As you may already be knowing, almost all hydration bladders containing BPA (Bisphenol A), BPS (Bisphenol S) and phthalate have been deprecated due to the harmful effect the said compunds have to human health. We never recommend such hydration bladders in our reviews.
It is important to purchase a bladder that has a built-in antimicrobial feature. This technology helps your bladder remain fresh for a long time.
Well, it is important to still take time and wash your bladder in between uses. Bladders may sometimes have some bad smell if not cleaned well between uses.
A good locking mechanism helps to prevent unnecessary leakages of your bladder. They further help in efficiently allowing water out when you need it. So, an ideal locking system should be reliable in both ways.
We have three types of hydration bladder locking systems. They include switch valve-locking mechanism, turn/twist valve-locking mechanism and a push-and-pull valve-locking mechanism.

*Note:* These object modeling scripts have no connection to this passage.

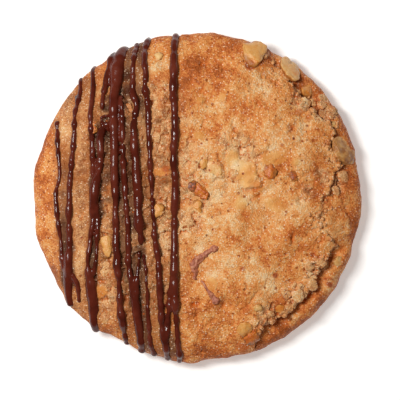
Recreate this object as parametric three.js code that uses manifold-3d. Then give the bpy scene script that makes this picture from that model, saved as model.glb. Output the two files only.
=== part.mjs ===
// A thick round nut cookie, striped with dark chocolate down its left half.
//
// The cookie is one baked piece: a domed crust with a broken edge, chopped nuts sunk into
// its top, and strands of chocolate that set where they fell.  All of it is fused into one
// solid.  Units are millimetres, +Z is up, and the origin is the middle of the flat
// underside.

import * as THREE from 'three';
import { mergeVertices } from 'three/addons/utils/BufferGeometryUtils.js';
import Module from 'manifold-3d';

// ---------------------------------------------------------------- driving dimensions

const RADIUS = 37.4;            // of the baked edge at its widest, before the bulges below
const CROWN_HEIGHT = 13.4;      // underside to the top of the dome
const WAIST_HEIGHT = 4.4;       // where the side stands out furthest
const FOOT_INSET = 2.4;         // how far the side curls in from the waist to the underside
const DOME_FLATNESS = 3.0;      // exponents of the dome's curve: flatter in the middle,
const SHOULDER_ROUNDNESS = 1.9; // rounder at the shoulder

const GRID_STEPS = 36;          // squares along each side of the crust's net
const CUT_GRID_STEPS = 18;      // the same for the plain body that shapes the ledge

// Bulges and dips of the edge: direction in degrees from +X, half width, rise.
const EDGE_BULGES = [
  [220, 11, 0.75], [241, 8, -0.5], [262, 7, 0.3], [284, 8, -0.35],
  [118, 24, 0.3], [315, 24, 0.25], [10, 10, -0.2], [170, 20, -0.1],
];

// Broad waves of the crust: wavelength, direction in degrees, phase in degrees, height.
const CRUST_WAVES = [
  [19, 20, 40, 0.22], [15, 75, 200, 0.20], [12.5, 130, 310, 0.17],
  [10.5, 160, 95, 0.13], [9, 50, 250, 0.11], [8.2, 105, 15, 0.09],
];

// Soft hollows and swellings of the crust: x, y, radius, rise.
const CRUST_DENTS = [
  [-15.9, 27.5, 3.2, -0.9], [-16.2, 23.0, 2.4, -0.8], [26.5, -8.0, 4.0, -0.4],
  [8.0, 22.0, 9.0, 0.35], [10.0, -12.0, 8.0, 0.3], [0.2, -23.6, 2.4, -0.6],
  [6.5, -25.0, 2.2, -0.5], [20.5, 13.0, 5.0, 0.35],
];

// Where the top layer of crust broke away down the right side, it left a lower ledge.
const LEDGE_DROP = 1.3;
const LEDGE_SPREAD = 1.02;      // the ledge swells outwards by this, so it runs out at the rim
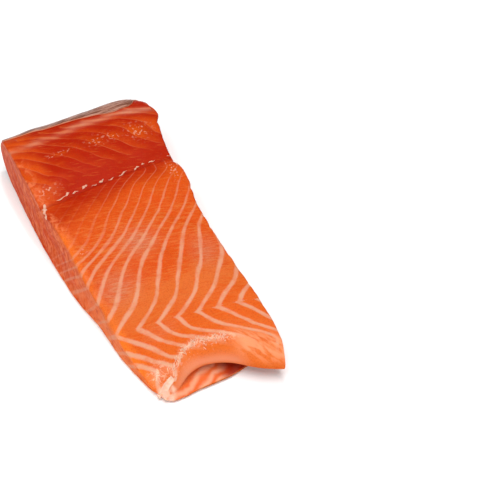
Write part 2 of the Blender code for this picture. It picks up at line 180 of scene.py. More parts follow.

Just with the help of a single hand, you can easily operate the on-off switch valve as it is not susceptible to jams. It is also easy to clean. Finally, the switch and the drink in the bladder are not in contact so you are always sure that your drink of choice is safe from contamination.
With just a single turn, the turn valve (also known as twist valve) will effectively lock the hose hence no leakage. A twist in the opposite direction unlocks the hose so you can enjoy your drink of choice. Again, it is important to note that just like switch valves, bladders with turn locking mechanisms are easy to operate and clean.
The push-and-pull locking mechanism is relatively new in the market and amazingly reliable. There is a lot to be said about this valve-locking mechanism. In fact, it has several advantages. The only downside of this system is that when sugary or alcoholic drinks are used in the bladder, it should be thoroughly cleaned immediately after use. If this is not done then there is risk of jamming the system.
The type of hose is essential for cleaning as well as weather. Take a look at the classification.
Most hydration bladders come with clear hoses. These are popular because you can easily see if the hose interior is dirty or has some clog. Washing these types of hoses is also easier as you can see what's inside the hose. Under normal weather, most people would go for these transparent hoses.
Opaque hoses are stylish and come in a wide range of colors. Again, the opaque hoses may often come with an insulation option. The only demerit of these types of bladder hoses is that you have to take your time and clean them properly as you are not able to see what is in. Molds can easily form in the dark insides without you noticing.
There is no harm in using any of these hoses. The only problem is that on a harsh winter season, an ordinary non-insulated hose will have water within it freeze hence hampering accessibility. In summer, the water within the hose will heat up making the first few sips unpleasant.
While you are not likely going to need water in a winter morning, you will most definitely need to drink some water when skiing, running or exercising in winter.
These factors give insulated tubes an upper hand over their non-insulated counterparts. If you want to wither both summer and winter weathers, consider going for a hydration bladder with an insulated hose.